A US Air Force B-52 Stratofortress carrying eight people crashed shortly after takeoff at 11:20am local time on Monday at Edwards Air Force Base in California's Mojave Desert. The aircraft was on a routine test mission supporting a radar modernisation programme to upgrade the bomber from analog to digital systems. All eight aboard — a mix of military personnel, government civilians, and government contractors, including two Boeing employees — are presumed dead. Officials confirmed initial indications the crash was 'not survivable.' The airfield was temporarily closed and flights diverted. No cause has been determined; a preliminary investigation could take up to 30 days, with full cause analysis potentially exceeding six months. Next of kin are being notified before names are released.

Coverage by outlet
The Guardian left
Angle Provides a factual, context-rich account with emphasis on the aircraft's long history and its use in past conflicts, subtly contextualising the military's ongoing investment in ageing hardware.

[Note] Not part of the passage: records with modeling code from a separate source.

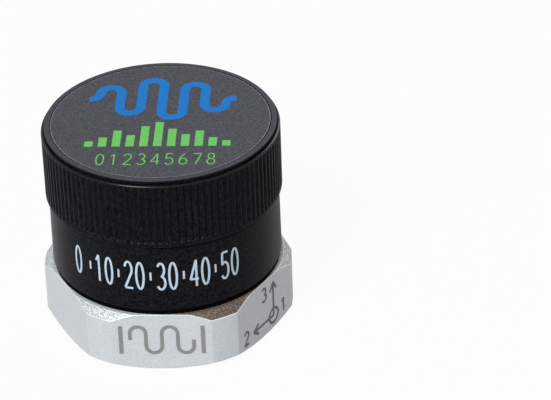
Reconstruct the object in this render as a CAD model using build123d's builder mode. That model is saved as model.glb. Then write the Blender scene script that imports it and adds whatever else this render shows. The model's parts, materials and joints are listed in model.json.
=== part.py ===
"""Wireless vibration sensor: a hex metal base, a tube housing and a ribbed screw cap.

The metal base bolts to a machine and carries the motion to a small board that is
screwed into its pocket. The tube housing is held on the base by three screws through
its inner flange. The radio board stands on posts above them and carries a coin cell,
which is reached by unscrewing the cap. Millimetres, +Z up. The origin is the centre of
the mounting face, and one flat of the base faces -Y.
"""

import os
from math import cos, radians, sin

from build123d import *

# The outside
cap_diameter = 36.0
cap_height = 11.35
shell_height = 11.2
base_height = 9.8
cap_gap = 0.3

# What the eye reads as steps from the cap's diameter
body_step = 0.5
shell_draft = 0.1
flat_inset = 0.5
corner_reach = 1.075

# Base
top_chamfer_width = 1.0
top_chamfer_drop = 1.15
foot_chamfer_width = 1.68
foot_chamfer_rise = 0.97
spigot_height = 3.4
spigot_wall = 4.35
spigot_clearance = 0.1
stud_bore_diameter = 5.5
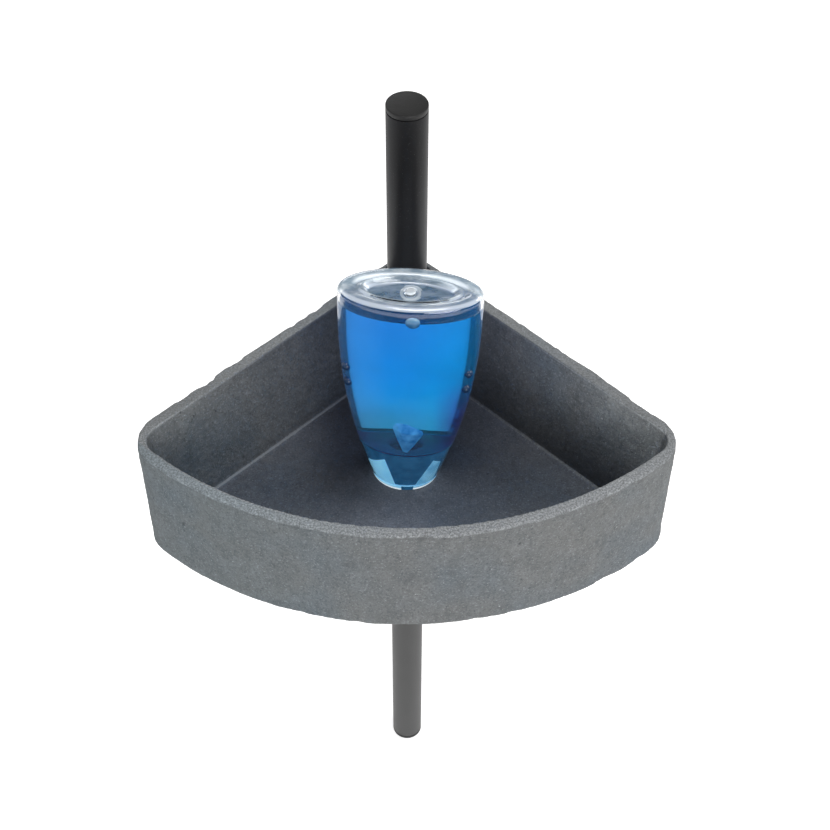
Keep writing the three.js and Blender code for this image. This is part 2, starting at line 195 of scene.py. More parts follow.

Bias The Guardian uniquely notes the modernisation programme aims to keep the B-52 in service until 2050 — roughly a century of use — which implicitly raises questions about the wisdom of operating such aged aircraft without being explicit about it. It also notes the military has not confirmed whether the bomber was armed, a detail others omit, which subtly introduces concern about potential wider danger. Overall it is among the most factually complete accounts and strays little from neutral, though the historical conflict references add mild editorial colour.
BBC News centre-left
Angle Delivers a straightforward, procedurally detailed report focused on official statements, investigation timelines, and corporate accountability, maintaining a neutral tone throughout.
Bias The BBC is the only outlet to clearly specify the investigation timeline (up to 30 days for preliminary findings, over six months for full analysis), adding useful procedural context. It also prominently includes Boeing's official statement and the California Governor's response, giving a broader institutional picture. There is no notable sensationalism or omission; this is the most balanced and complete account among those provided.
Daily Mail right
Angle Frames the story with patriotic and emotional emphasis, using dramatic language and highlighting the human and operational impact to generate reader engagement.
Bias The Daily Mail uses emotionally charged language such as 'horror,' 'in mourning,' and 'plummeted to the ground,' which adds sensationalism absent from the official record. It describes the location as 'just outside of Los Angeles,' which is geographically misleading — Edwards AFB is approximately 70 miles north of LA in the Mojave Desert. It also includes the runway detail about being 'unusable for routine trips on Tuesday,' a minor operational point that adds drama without material significance. The tone is patriotic and sympathetic to the military without being overtly ideological.
GB News right
Angle Leads with the nuclear capability of the aircraft to heighten the perceived stakes and drama of the incident beyond what officials stated.
Bias GB News is the only outlet to headline the aircraft as a 'nuclear bomber,' a technically accurate but deliberately alarming framing given that officials made no mention of nuclear weapons being aboard and the mission was a routine radar test. This framing implies a graver threat than the facts support. The report is also the thinnest in factual detail — omitting the modernisation programme context, investigation timelines, and the Governor's response — and relies more heavily on rolling updates and visual descriptions of smoke, prioritising drama over substance.